The Compound Semiconductor Applications Catapult has been funded by UK government to maximise this technology’s potential, and boost the UK economy by applying compound semiconductors to new products and markets. Our year-old Innovation Centre hosts cutting edge equipment and laboratories, and you would have the opportunity to work with our team of experts in this innovative, exciting environment.

We’re a not-for-profit organisation, and we’re surrounded by a cluster of other companies in South Wales who already use compound semiconductor technology.

What you could be doing during your work placement

We want our Scholars to be an integral part of our organisation, so you’ll be getting stuck into real-life projects to challenge and stimulate with our team. You’ll be problem solving, working with our engineers and customers to find ways in which compound semiconductor technology can reduce our carbon emissions, develop our communication capability or improve our intelligent sensing.

Collaboration is at the heart of our approach, so you’ll get plenty of support and development during your work placement. As well as training and mentoring, we’ll link you up with our partners so that you can get a glimpse into what they do too. We work in an inclusive way, and our engineers come from all backgrounds and walks of life.
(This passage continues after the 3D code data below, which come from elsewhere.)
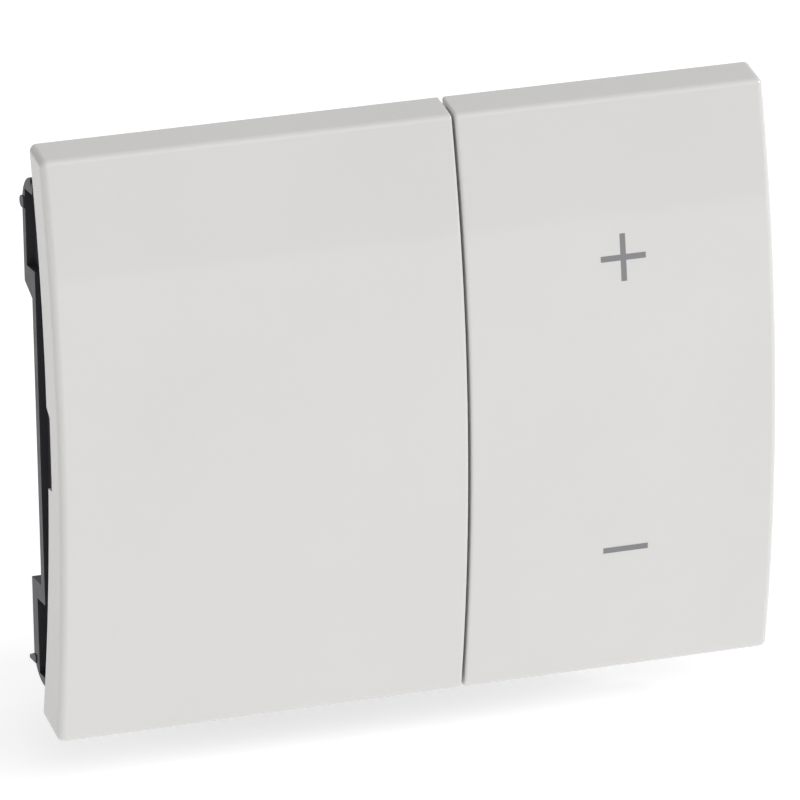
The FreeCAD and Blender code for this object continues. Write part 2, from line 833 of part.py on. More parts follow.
def build_spring(name, x, z):
    """Open coil between the carrier's floor and the plunger's head."""
    rest_length = (
        "floor_front_y - plunger_head_front_y - plunger_head_thickness - 2 * spring_wire_radius"
    )
    line = doc.addObject("Part::Helix", name + "_line")
    bind(line, "Radius", "spring_radius")
    bind(line, "Height", rest_length)
    bind(line, "Pitch", f"({rest_length}) / spring_turns")
    wire = doc.addObject("Part::Circle", name + "_section")
    bind(wire, "Radius", "spring_wire_radius")
    bind(wire, ".Placement.Base.x", "spring_radius")
    wire.Placement.Rotation = FreeCAD.Rotation(FreeCAD.Vector(1, 0, 0), 90)
    coil = doc.addObject("Part::Sweep", name)
    coil.Sections = [wire]
    coil.Spine = (line, ["Edge1"])
    coil.Solid = True
    coil.Frenet = True
    coil.Placement.Rotation = FreeCAD.Rotation(FreeCAD.Vector(1, 0, 0), 90)
    bind(coil, ".Placement.Base.x", x)
    bind(coil, ".Placement.Base.y", "floor_front_y - spring_wire_radius")
    bind(coil, ".Placement.Base.z", z)
    return coil


for side in ("left", "right"):
    for end, direction in (("up", "1"), ("down", "-1")):
        tag = f"{side}_{end}"
        centre = (f"{side}_plunger_x", f"{direction} * plunger_z")
        x, z = centre
        head_rear = "plunger_head_front_y + plunger_head_thickness"
        head = cylinder(
            "head_" + tag, "y", centre, "plunger_head_front_y", head_rear, "plunger_head_radius"
        )
        stem = cylinder(
            "stem_" + tag, "y", centre, head_rear + " - weld", "plunger_tip_y", "plunger_stem_radius"
        )
        piece(join("plunger_" + tag, head, stem), "plunger_" + tag)
        piece(build_spring("plunger_spring_" + tag, x, z), "plunger_spring_" + tag)
        case = box(
            "switch_case_" + tag,
            around(x, "switch_half_size"),
            ("switch_front_y", "board_front_y"),
            around(z, "switch_half_size"),
        )
        case_edges = rounded(
            "switch_round_" + tag, case, "switch_edge_radius", lambda edge: runs_along(edge, "y")
        )
        hole = cylinder(
            "switch_well_" + tag,
            "y",
            centre,
            "switch_front_y - overcut",
            "switch_well_y",
            "button_radius + button_clearance",
        )
        piece(cut("tact_switch_" + tag, case_edges, hole), "tact_switch_" + tag)
        piece(
            cylinder("tact_button_" + tag, "y", centre, "button_front_y", "button_rear_y", "button_radius"),
            "tact_button_" + tag,
        )


# ---------------------------------------------------------------- boards and what they carry

pins = []
for i in range(6):
    x = f"({i} - 2.5) * header_pitch"
    pins.append(
        box(
            f"header_pin_{i + 1}",
            around(x, "header_pin_half"),
            ("board_front_y - header_pin_overrun / 2", "power_rear_y + header_pin_overrun"),
            around("header_z", "header_pin_half"),
        )
    )
header_pins = piece(join("header_pins", *pins), "header_pins")
strip = box(
    "header_strip_block",
    mirrored("3 * header_pitch"),
    ("board_rear_y", "power_front_y"),
    around("header_z", "header_half_width"),
)
piece(cut("header_strip", strip, header_pins), "header_strip")

control = box(
    "control_board_blank",
    mirrored("board_half_width"),
    ("board_front_y", "board_rear_y"),
    mirrored("board_half_height"),
)
control_edges = rounded(
    "control_board_round", control, "board_corner_radius", lambda edge: runs_along(edge, "y")
)
through_board = ("board_front_y - overcut", "board_rear_y + overcut")
board_holes = [
    cylinder(f"board_hole_{i}", "y", centre, *through_board, "screw_hole_radius")
    for i, centre in enumerate(SCREWS, start=1)
]
piece(cut("control_board", control_edges, header_pins, *board_holes), "control_board")

power = box(
    "power_board_blank",
    mirrored("power_half_width"),
    ("power_front_y", "power_rear_y"),
    mirrored("board_half_height"),
)
piece(cut("power_board", power, header_pins), "power_board")

chip = box(
    "chip_block",
    around("chip_x", "chip_half_size"),
    ("board_front_y - chip_thickness", "board_front_y"),
    mirrored("chip_half_size"),
)
chip_front = number("board_front_y - chip_thickness")
piece(
    rounded(
        "microcontroller",
        chip,
        "chip_chamfer",
        lambda edge: abs(middle_of(edge).y - chip_front) < 0.01 or runs_along(edge, "y"),
    ),
    "microcontroller",
)

for number_of, side in ((1, "-1"), (2, "1")):
    name = f"power_transistor_{number_of}"
    x = f"{side} * transistor_x"
    case_low_z = "transistor_z - transistor_half_height"
    case = box(
        name + "_case",
        around(x, "transistor_half_width"),
        ("power_front_y - transistor_thickness", "power_front_y"),
        around("transistor_z", "transistor_half_height"),
    )
    legs = [
        box(
            f"{name}_leg_{k}",
            around(f"{x} + {k} * leg_pitch", "leg_half_width"),
            ("power_front_y - leg_thickness", "power_front_y"),
            (f"{case_low_z} - leg_length", f"{case_low_z} + weld"),
        )
        for k in (-1, 0, 1)
    ]
    piece(join(name, case, *legs), name)

spreader = box(
    "spreader_plate",
    mirrored("spreader_half_width"),
    ("power_front_y - transistor_thickness - spreader_thickness", "power_front_y - transistor_thickness"),
    around("transistor_z", "spreader_half_height"),
)
piece(
    rounded("heat_spreader", spreader, "spreader_thickness", lambda edge: runs_along(edge, "y")),
    "heat_spreader",
)

choke_centre = ("choke_x", "choke_z")
core_stop = "core_start_y + core_height"
core = cylinder("core_disc", "y", choke_centre, "core_start_y", core_stop, "core_outer_radius")
core_hole = cylinder(
    "core_hole", "y", choke_centre, "core_start_y - weld", core_stop + " + weld", "core_inner_radius"
)
piece(cut("choke_core", core, core_hole), "choke_core")


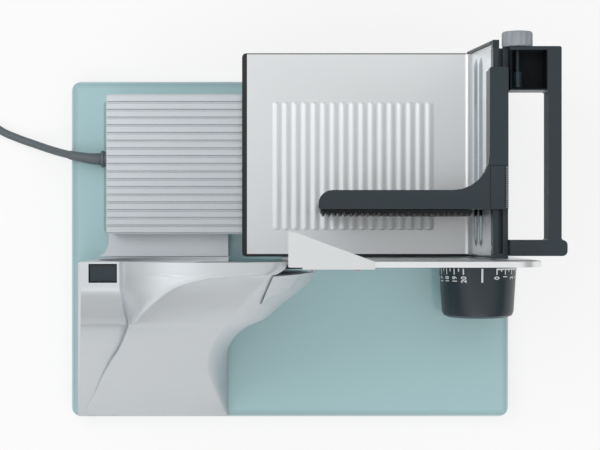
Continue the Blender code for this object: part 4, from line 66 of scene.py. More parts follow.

Having that diversity of thought helps us to be the best at what we do, and approach problems from lots of different angles.

Meet one of our UKESF Scholars

Name:
Andrew
University:
Lancaster University
Degree Course:
MEng Electronic and Electrical Engineering

What appeals to you about Electronics?

What fascinates me about electronics is the huge breadth of the field; almost all modern technologies integrate electronics in some way. It is interesting building from others’ work and appreciating how interconnected the ecosystem is, between governments, companies and the individual engineers. Everyone has a shared goal of improving the status quo due to this connected relationship.

Electronics has an unequalled freedom of experimentation allowing many opportunities for creativity.

Why did you want a scholarship with CSA Catapult?

CSA Catapult immediately stood out to me when applying. It has many interesting application areas which piqued my curiosity. They are at the forefront of integrating compound semiconductors into the UK industrial network, improving many products such as electric vehicle converters and high efficiency photonics devices; being on edge of technological limits has always been something that has interested me. I saw that CSA Catapult had various equipment that would give me the ability to see and understand how the world works down to the nano scale level.

What type of work have you been involved with during your placement?

The work I was involved in at CSA Catapult as an Advanced Packaging Intern was very diverse. Some weeks I would be responsible for the wire bonding and die attach of an amplifier device. Other weeks I would be creating a test bed automation GUI using python for use with our equipment. This broad range of work helped me achieve a good understanding of how compound semiconductors will be integrated into future products. I was able to work with many highly experienced engineers which helped boost my learning on many topics as well as my ability to communicate many tricky Advanced Packaging and electronics concepts. However, the connections I made with the people working at CSA will be the most treasured experience.

What are your hobbies and interests?

I enjoy both entering running races with my club as well as running and cycling in my spare time; I make day trips to Fells and AONB near where I live. I also enjoy playing classical piano music and am currently learning Japanese.

Meet one of our Engineers

Name:
Azadeh
Job Title:
PCB Designer

Why did you choose a career in STEM?

I am really interested in STEM, as there is a link with what I know about technology and the kids’ world! As I have two kids too, I think it help me to be more in touch with their world and can help more.

What attracted you to CSA Catapult?

The opportunity to use my knowledge as an Electronic Engineer for new technologies, and being in touch with new industries. What is really interesting at CSA Catapult is being project-based. This means that there are always new things to learn and new career challenges.

What does an average day look like at work?

As a PCB designer, I am busy designing Electronics Boards with assigned software tools most days. Sometimes I’ll be found in the Lab, testing new boards as they arrive, or training myself for upcoming projects and the challenges they present.

When not in work, what do you like to get up to?

I mostly spend time with my family, my two kids, sometimes speaking to my sisters via video chatting. I love cooking, sketching and hanging out with friends – especially the ones that have kids near my children’s age so everyone can enjoy!